7. Does my partner judge me? Closely related to question #6 is whether your partner continually makes value judgments about you—and why s/he feels compelled to do this. Are you hopelessly inadequate or too perfect for words? Is your partner recreating some authoritarian relationship from his or her past? Although we all prefer relationships that favor flattery to insult, in my experience even partners who idealize others are setting the relationship up for failure. No one is all bad or all good. If someone sees you that way, they aren't seeing you. They're seeing an idealization of you that exists only in their heads. When the idolizing ends, the relationship often ends too.

8. Is your partner emotionally stable? Elizabeth Taylor is a gifted movie actress and Liza Minelli is a talented singer, but their history of relationships suggests instability. Having emotional issues doesn't make someone undesirable or a bad person. All of us are working through traumas of one kind of another. The question is: Are your partner's traumas the kind that interfere with a relationship (or conflict with your own), and is s/he on the path to recovering from them? Supporting each other is certainly essential, but since no one can cure another person's ills, the real question is how your partner is changing, not whether you can change him.

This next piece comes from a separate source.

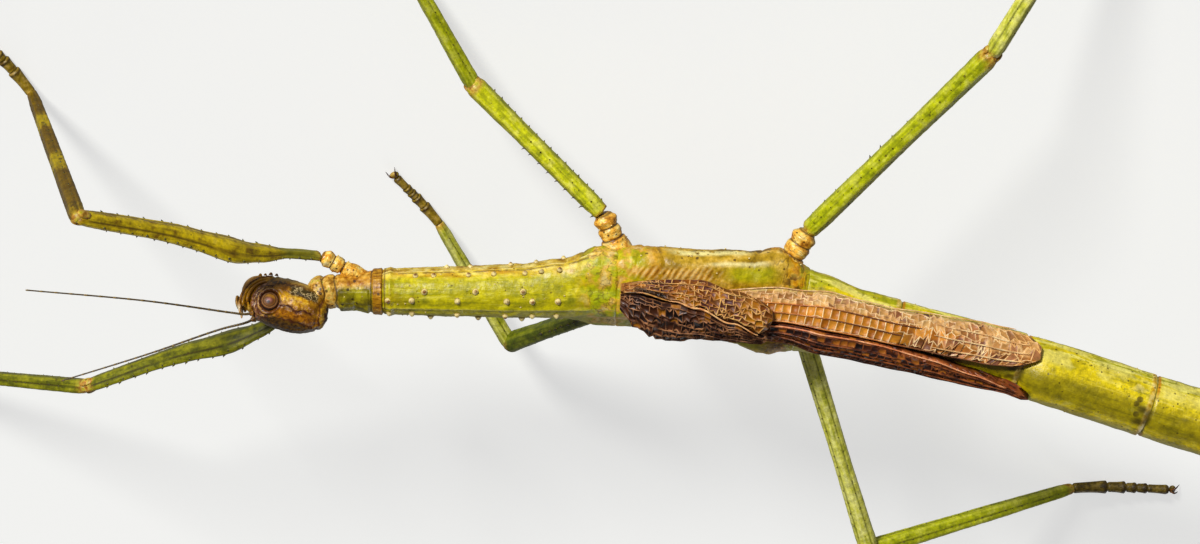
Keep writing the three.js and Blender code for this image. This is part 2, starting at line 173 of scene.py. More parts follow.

9. What do you want from a relationship and how will you recognize it? It's surprising how many people never try to quantify what they want in a relationship by writing down a list of qualities they seek in a partner and ranking them in importance. I don't advocate treating dates like a Gallup pollster, but if you're trying to hit a target, doesn't it help to know how to recognize it? Related question: What don't you want and how will you recognize it?